I guess its unfair to complain that the main character in a storyline about children, written for children is too childish, but I can’t help it. Orson Scott Card was able to write about children that you could really root for in “Ender’s Game” and related novels, so it is not impossible. Come to think of it, I wasn’t a real big fan of Frodo in “The Lord of the Rings” or Shea in “The Sword of Shannara” (the most blatant “LotR” rip-off ever) either. It’s some of the secondary characters that I’ve always latched onto as being my favorites. Sam and Eowyn in “LotR”, and Hile Troy and the Haruchai in the Thomas Covenant trilogies are just a few examples.

Anyway, I think I’ll conclude by stating that the Harry Potter series is fresh enough to warrant a good deal of praise, but I don’t think I can include it with some of the great works of past in the fantasy genre. That could have a lot to do with my age (rapidly approaching 40), or the average age of the Harry Potter fan. I have to wonder if these are the first books of this type that these kids are reading, or if they are aware of the grand roots of fantasy that they come from. I would like to see the kind of excitement that Harry Potter generates come around again for an old jewel like “The Chronicles of Narnia” by C.S. Lewis once The Lion, The Witch and the Wardrobe comes out on film later this year.

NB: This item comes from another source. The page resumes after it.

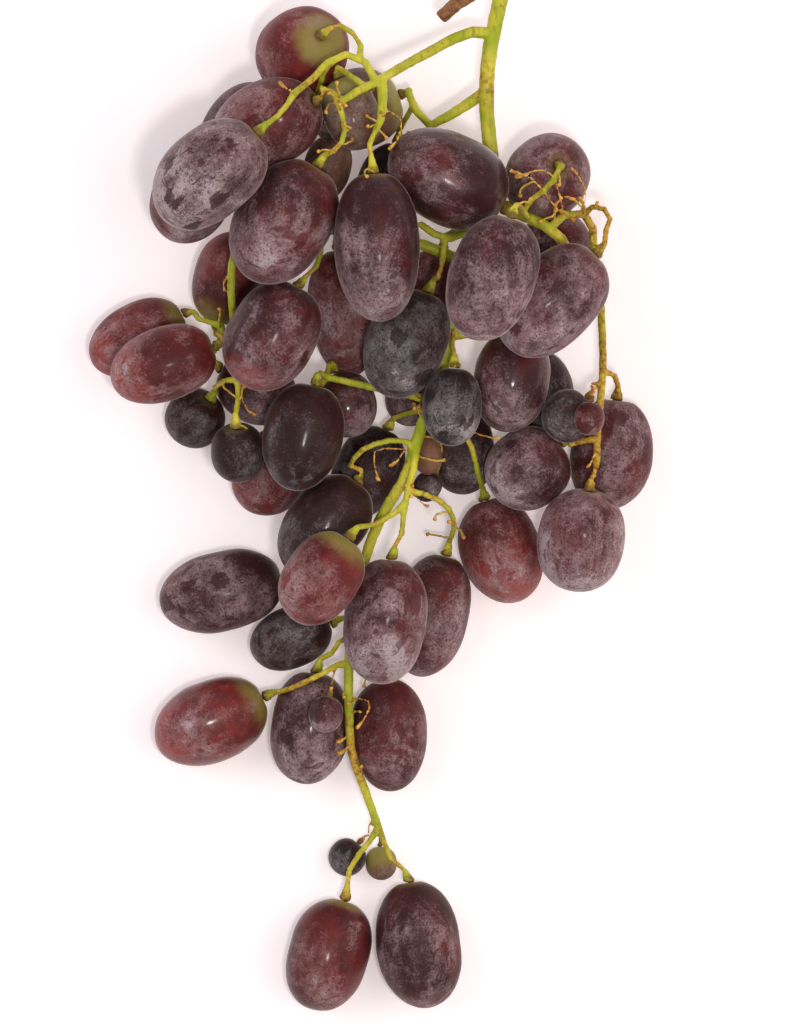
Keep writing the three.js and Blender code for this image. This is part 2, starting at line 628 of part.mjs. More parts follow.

(A quick side-rant. Who the hell decided to re-order the books in “The Chronicles of Narnia?” When I first read the books way back in 1976, “The Magician’s Nephew” was the sixth book in the series even though the events of the book predated those in “TLtWatW”. Now that book is listed as book one in the series, thereby spoiling some of the golden nuggets of enlightenment that reside within. Listen, don’t mess with the original order of the books…the order in which Lewis wrote them! Okay…I’m done.)